Wait till next year

Dec. 1, 2007

by Stephen Hardy

I used this space in the Q1 issue to proclaim 2007 the Year of Making Money. Given the increasing health of the optical communications market, it was time for companies in the optical communications space to either put up or shut up-turn a profit or turn in your badges, preferably (for your investors’ and shareholders’ sakes) via the sale of the company. Thus, 2007 wasn’t just going to be the Year of Making Money. It was also the Year of Consolidation, I asserted.

Now that 2007 has reached its final days, I can say that, at least on one level, I was right about this being the year to make money. The Dell’Oro Group estimated last month that the optical transport equipment market would prove to be $2 billion larger this year than in 2006. Infonetics Research, meanwhile, says that the second quarter of this year was the optical systems market’s largest since 2001; in fact, the market overall this year will be the healthiest it has been since 2001, Infonetics adds.

However, the M&A activity we’ve seen this year has followed a logic I didn’t anticipate.
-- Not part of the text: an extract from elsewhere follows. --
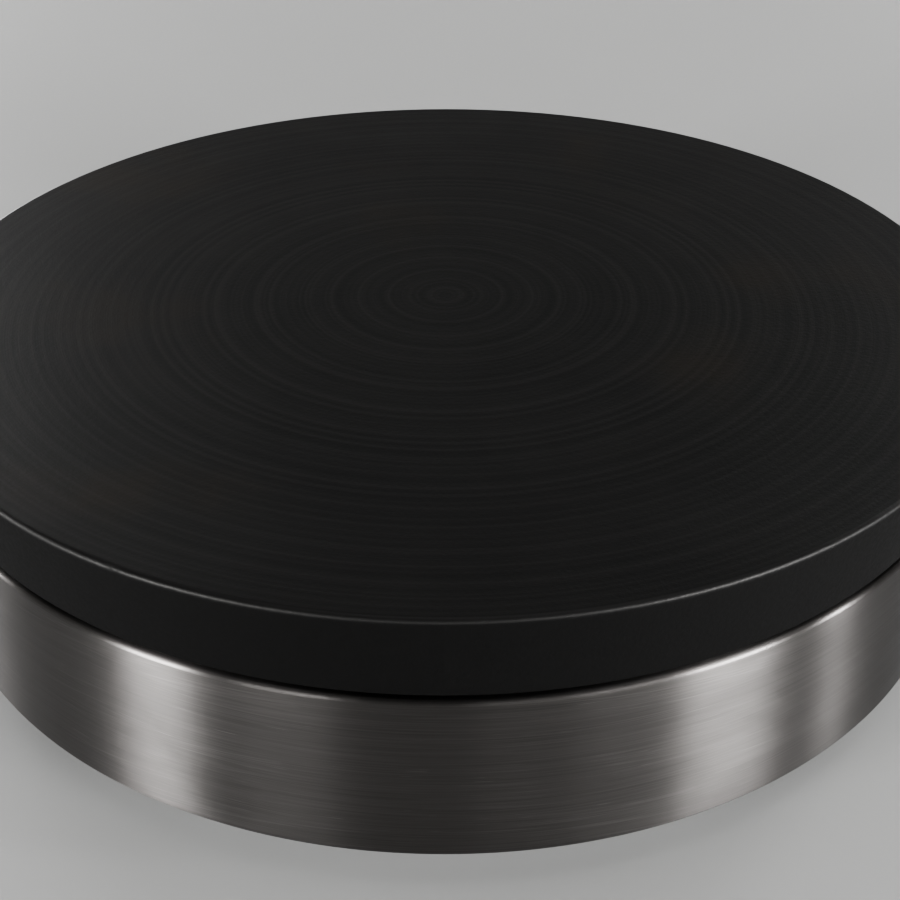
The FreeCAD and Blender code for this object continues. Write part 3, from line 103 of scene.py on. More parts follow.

The Alcatel-Lucent pairing certainly seems a good move (for Lucent, anyway), but is complicated for our purposes by the fact that the companies aren’t pure-play optical systems houses. The same can be said for Nokia Siemens Networks. Meanwhile, it seems what consolidation did occur in the optical communications space at the components and subsystems level mainly involved profitable companies, i.e., Oplink’s purchase of the healthy OCP and MRV/LuminentOIC’s acquisition of (the believed healthy) Fiberxon.

Which is the way M&A works these days. The irony of the stay-or-go decision that I called for earlier this year is that a company now must be profitable to be considered an attractive acquisition target. In other words, that rescue craft won’t arrive (it won’t even be sent out) until the flood waters have receded and you’re no longer in need of assistance.

But the ordeal of clawing to the water’s surface will no doubt prove as much as many companies (and their executives) can handle. So with more companies reaching profitability now or in the near future, I expect that we’ll start seeing a lot more consolidation next year.

In other words, next year should prove to be the Year of Making More Money-or Just Enough Money-to make 2008 the time when consolidation finally starts taking hold.

Stephen M. Hardy
Editorial Director & Associate Publisher
[email protected]

by Kurt Ruderman

The French may soon have the answer to the industry’s perennial question of when FTTH will take off on a massive scale in Europe. Stepped-up efforts by ARCEP, France’s telecoms regulator, to stimulate FTTH deployments (see related story on page 1) and France Telecom’s multicity FTTH announcements will make 2008 a pivotal year for the country’s fibre industry.

The French regulator, which has made France Europe’s most competitive DSL broadband access market, has brought the same zeal to the country’s rapidly growing FTTH market, which boasts three FTTH providers-France Telecom, Free, and Neuf Cegetel-and a cable TV operator, Numericable, which has begun a big fibre upgrade.

ARCEP is the only European telecoms regulator to take a stand on FTTH, saying, “High-speed broadband is FTTH.” In 2008, ARCEP will put in place a regulatory framework that will require the sharing of fibre-optic infrastructure in the last mile and in buildings in a bid to create a level playing field for FTTH deployments in France.

France’s new FTTH players have already driven down FTTH prices to among the lowest in Europe.

Feeling the pressure from its rivals, France Telecom has announced plans to roll out FTTH in provincial cities next year and to begin major FTTH deployment in 2009. At the same time, the incumbent has agreed to lease its fibre-optic infrastructure and is working with ARCEP on the plan. France Telecom was expected at end of December 2007 to make public its offer. ARCEP had put pressure on France Telecom to open up its ducts, which, in many cases, had been installed when France Telecom was the French PTT.

ARCEP’s new focus is building access, which its calls the new bottleneck. The regulator has made it clear that there should be only one fibre network inside buildings for FTTH and has said that the first operator to cable a building should make its fibre available to other operators when apartment owners do not want to use the building network owner as their service provider.

Under its preliminary recommendations, ARCEP has said operators should be able to interconnect their metro fibre networks with fibre networks installed by other operators in buildings via street cabinets or cabinets inside the buildings.

France Telecom has its own ducts in Paris. But the majority of Parisian alternative FTTH networks are in the city’s sewer system, which consists of tunnels and galleries linking nearly all of the city’s buildings. Operators, using the sewers and metro tunnels, can install FTTH networks with virtually no civil work and save enormous sums of money.

But only a few other cities in France have sewers that are similar in design to the Paris system. So the big question in 2008 will likely be how many alternative FTTH network operators will spend the extra euros to expand into the provinces?